May 24 is: National Escargot Day
National Patriots Day (Quebec)
May 24, 1689, English Parliament guaranteed freedom of religion for Protestants
John Wesley was converted on May 24, 1738, in a meeting room on Aldersgate Street, London. This essentially launched the Methodist movement. The day is celebrated annually by Methodists as Aldersgate Day and a church service is generally held on the preceding Sunday.
1775 John Hancock was unanimously elected President of the Second Continental Congress, replacing Peyton Randolph. The Second Congress convened on May 10, 1775 with representatives from 12 of the colonies in Philadelphia, Pennsylvania shortly after the battles of Lexington and Concord,
1818 General Andrew Jackson captured Pensacola, Florida
1844 – Samuel Morse sent the message “What hath God wrought” (a biblical quotation, Numbers 23:23) from the Old Supreme Court Chamber in the United States Capitol to his assistant, Alfred Vail, in Baltimore, Maryland, to inaugurate the first telegraph line.
Birthday of Lillian M Gilbreth (May 24, 1878), engineer and pioneer in time-motion studies. Part of the American literary scene with the publication of Cheaper by the Dozen by Frank B. Gilbreth, Jr., her son.

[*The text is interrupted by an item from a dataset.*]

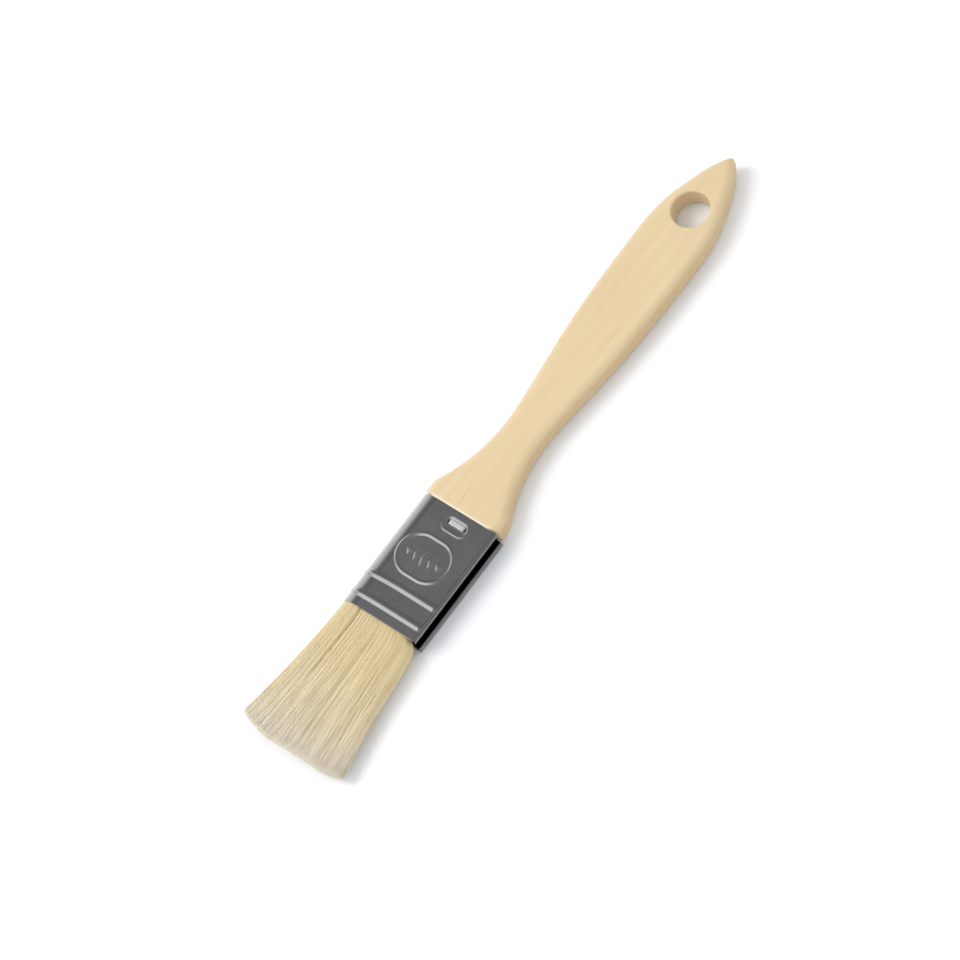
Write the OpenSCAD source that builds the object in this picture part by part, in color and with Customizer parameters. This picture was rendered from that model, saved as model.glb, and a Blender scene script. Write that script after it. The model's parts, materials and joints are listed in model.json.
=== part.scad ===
// Flat brush, one inch size: beech handle, folded tinplate ferrule, natural bristle.
// The brush lies on its back. +X runs from the bristle tips to the handle tip,
// +Z is up out of the front face, and the origin is under the middle of its length.

/* [Handle] */
// Length of handle that shows outside the ferrule
grip_l = 130; // [100:0.1:170]
// How far the handle's faces stand above the inside of the ferrule's faces
face_rise = 0.35; // [0.1:0.05:0.6]
// Width of the handle at its belly
belly_w = 21.6; // [18:0.1:27]
// Length of the pointed tip, up to the full belly width
tip_l = 30.7; // [20:0.1:36]
// Length of the stretch that keeps the full belly width
belly_l = 8; // [2:0.5:16]
// Width of the handle at its neck
neck_w = 13.2; // [9:0.1:17]
// Length of the concave flare between the neck and the shoulder
flare_l = 25.5; // [18:0.1:34]
// How far each narrow side of the shoulder stands back from the ferrule's
shoulder_inset = 0.15; // [0:0.05:0.5]
// Length of the parallel shoulder
shoulder_l = 4.6; // [2:0.1:9]
// Radius of the rounded long edges
edge_r = 2.9; // [0.6:0.1:3.2]
// Length of the small bevel where the shoulder meets the ferrule
bevel_l = 0.8; // [0.3:0.1:1.5]
// Diameter of the hanging hole
hole_d = 11.4; // [6:0.1:13]
// Distance of the hanging hole's centre from the tip
hole_from_tip = 19.8; // [15:0.1:24]
// Length of the tang inside the ferrule
tang_l = 16; // [10:0.5:18]

/* [Ferrule] */
// Width of the ferrule over its seam side and its plain side
ferrule_w = 26.8; // [22:0.1:33]
// Thickness of the ferrule over its flat faces
ferrule_t = 7.2; // [6:0.1:9]
// Length of the ferrule along the brush
ferrule_l = 38.1; // [34:0.1:48]
// Thickness of the tinplate sheet
sheet_t = 0.3; // [0.2:0.05:0.5]
// Outside radius of the plain side's two bends, as a share of half the thickness
bend_share = 0.94; // [0.6:0.01:0.95]

/* [Ferrule seam] */
// Depth of the groove that holds the lock seam
seam_depth = 1.1; // [0.6:0.05:1.4]
// Height of the front fold beside the groove
front_fold_h = 1.7; // [1.3:0.05:2]
// Height of the back hem beside the groove
back_hem_h = 2.4; // [1.8:0.05:2.6]
// How far the doubled back hem stands out past the front fold
hem_proud = 0.3; // [0:0.05:0.5]
// Outside radius of the seam's folds
fold_r = 0.6; // [0.4:0.05:0.8]

/* [Ferrule beads] */
// Distance of the first bead from the handle end of the ferrule
bead_1_from_end = 27.1; // [25:0.1:29]
// Distance between the two beads
bead_pitch = 6.9; // [4:0.1:8]
// Height of a bead over the flat face
bead_h = 0.45; // [0.2:0.05:0.6]
// Radius of a bead's cross-section
bead_r = 1.3; // [1:0.05:1.6]
// Distance between a bead's closed end and the seam side
bead_margin = 1.8; // [1.6:0.1:4]

/* [Ferrule ornament] */
// Distance of the ornament's centre from the handle end of the ferrule
ornament_from_end = 16.4; // [15:0.1:18]
// Width of the ornament's frame across the brush
ornament_w = 18.2; // [15:0.1:18.6]
// Length of the ornament's frame along the brush
ornament_l = 14; // [10:0.1:14.4]
// Width of the raised line of the frame
ornament_line = 1; // [0.8:0.05:1.4]
// Height of the ornament over the flat face
ornament_h = 0.25; // [0.1:0.05:0.3]
// Width of each lozenge
lozenge_w = 2; // [1.2:0.1:2.4]

/* [Staples] */
// Distance of the staples from the handle end of the ferrule
staple_from_end = 3.6; // [3:0.1:4.2]
// Offset of the staples from the middle, towards the seam side
staple_offset = 1.8; // [0:0.1:4]
// Length of a staple's crown
crown_l = 5.4; // [4:0.1:7]
// Width of the flattened wire
wire_w = 1.4; // [0.8:0.1:1.6]
// Thickness of the flattened wire
wire_t = 0.6; // [0.4:0.05:0.8]
// How deep the staple's legs reach into the tang
leg_depth = 2.5; // [1.5:0.1:2.6]
// Depth of the dimple that the staple presses into the sheet
dimple_depth = 0.45; // [0.3:0.05:0.6]
// Radius of the dimple's cross-section
dimple_r = 4.2; // [3.6:0.1:5]

/* [Bristle] */
// Length of bristle that shows past the ferrule
bristle_l = 43.4; // [30:0.1:60]
// How far the bristle's tips reach past each side of the ferrule
tip_flare = 3.3; // [1:0.1:5]
// Thickness of the bristle at its tips
bristle_tip_t = 5.4; // [4:0.1:7]
// How deep the butts of the bristle reach into the ferrule
butt_depth = 17; // [14:0.5:19]
// Clearance between neighbouring locks at the ferrule
lock_gap = 0.3; // [0.15:0.01:0.4]
// Clearance between the two rows at the ferrule
row_gap = 0.1; // [0.06:0.01:0.2]
// Parting between neighbouring locks at the tips
tip_gap = 0.4; // [0.2:0.05:0.8]
// How much shorter the outermost bristle is than the middle
tip_crown = 1.8; // [0:0.1:4]

/* [Setting] */
// Thickness of the spacer plug between the two rows
plug_t = 1.6; // [1:0.1:2.4]
// Length of the spacer plug
plug_l = 11; // [9:0.5:12]
// Width of the spacer plug
plug_w = 19; // [14:0.5:19]
// Length of the butts that sits in the setting resin
embed_l = 8; // [6:0.5:9]
// Clearance at each narrow side of what slides into the ferrule
side_fit = 0.05; // [0.02:0.01:0.12]

/* [Hidden] */
locks_per_row = 7;

// Stations along the brush.
overall_l = bristle_l + ferrule_l + grip_l;
x_bristle_tip = -overall_l / 2;
x_mouth = x_bristle_tip + bristle_l;
x_ferrule_end = x_mouth + ferrule_l;
x_tip = overall_l / 2;
x_tang_end = x_ferrule_end - tang_l;
x_butt = x_mouth + butt_depth;
x_resin_start = x_butt - embed_l;
x_hole = x_tip - hole_from_tip;
x_staple = x_ferrule_end - staple_from_end;
x_ornament = x_ferrule_end - ornament_from_end;
bead_stations = [for (i = [0:1]) x_ferrule_end - bead_1_from_end - i * bead_pitch];

// Half sizes of the section through the ferrule; the beads of the back touch z = 0.
half_w = ferrule_w / 2;
half_t = ferrule_t / 2;
z_mid = half_t + bead_h;
inner_half_t = half_t - sheet_t;
seam_floor_t = 2 * sheet_t;
seam_wall_y = -(half_w - seam_depth - seam_floor_t);
plain_wall_y = half_w - sheet_t;
bead_sink = bead_r - bead_h;
bend_r = bend_share * half_t;
bend_inner_r = bend_r - sheet_t;
fold_reach = 3;
fold_inner_r = max(0.15, fold_r - sheet_t);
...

1830 – Mary Had a Little Lamb by Sarah Josepha Hale was published. The rhyme is also famous for being the very first thing recorded by Thomas Edison on his newly invented phonograph in 1877.
Mary had a little lamb,
its fleece was white as snow,
And everywhere that Mary went,
The lamb was sure to go;He followed her to school one day–
That was against the rule,
It made the children laugh and play,
to see a lamb at school.
The Brooklyn Bridge in New York City is opened to traffic May 24, 1883 by President Arthur and NY governor Cleveland. Construction began in 1869. The bridge connects the boroughs of Manhattan and Brooklyn by spanning the East River.
1918 Cleveland Indians Stan Coveleski sets club record for most innings pitched (19) as the Indians beat the Yankees 3-2.
The star of the Indians pitching staff, he won over 20 games each year from the epidemic-shortened 1918 season through 1921, leading the AL in shutouts twice and in strikeouts and earned run average (ERA) once each during his nine years with the club. The star of the 1920 World Series, he led the Indians to their first championship with three complete-game victories, including a 3–0 shutout in the Game 7 finale.
(On May 1, 1920 the Brooklyn Robins went to play the Boston Braves at Boston, in front of a crowd of 2,000 spectators. Leon Cadore was the starting pitcher for the Robins and Joe Oeschger pitched for the Braves. The game was held scoreless until the fifth inning, when Ernie Krueger scored on Ivy Olson RBI single. The game was tied in the sixth when Walton Cruise tripled, then scored on Tony Boeckel single. The game was ruled as a tie after 26 innings because of darkness. Oescheger only gave up 9 hits the entire game, while Cadore allowed 15. If they had played one more inning the pitchers would have played the equivalent of three games.) See comment by Christie Stone below.
1935 – The first night game in Major League Baseball history is played in Cincinnati, Ohio, with the Cincinnati Reds beating the Philadelphia Phillies 2-1 at Crosley Field. 632 individual lamps in eight metal stanchions were erected. In the White House, President Franklin D. Roosevelt pressed a button that lit up Crosley Field, where a crowd of 20,422 fans, sizable for a last-place team in the middle of the Great Depression, came out to watch the game.
Pitcher Joe Oeschger pitched a 20 inning 9-9 tie as a member of the Philadelphia Phillies against Brooklyn on April 3, 1919, thus becoming the only pitcher to pitch 20+ innings in a game twice in baseball history. Both ties!
He was a member of 1915 Phillies World Series champions and when the Phils next played in a World Series (1983) they honored him by letting him throw the ceremonial first pitch before Game 3 at age 91. He died at age 94.
NOTE: Baltimore beat Philadelphia, 4 games to 1.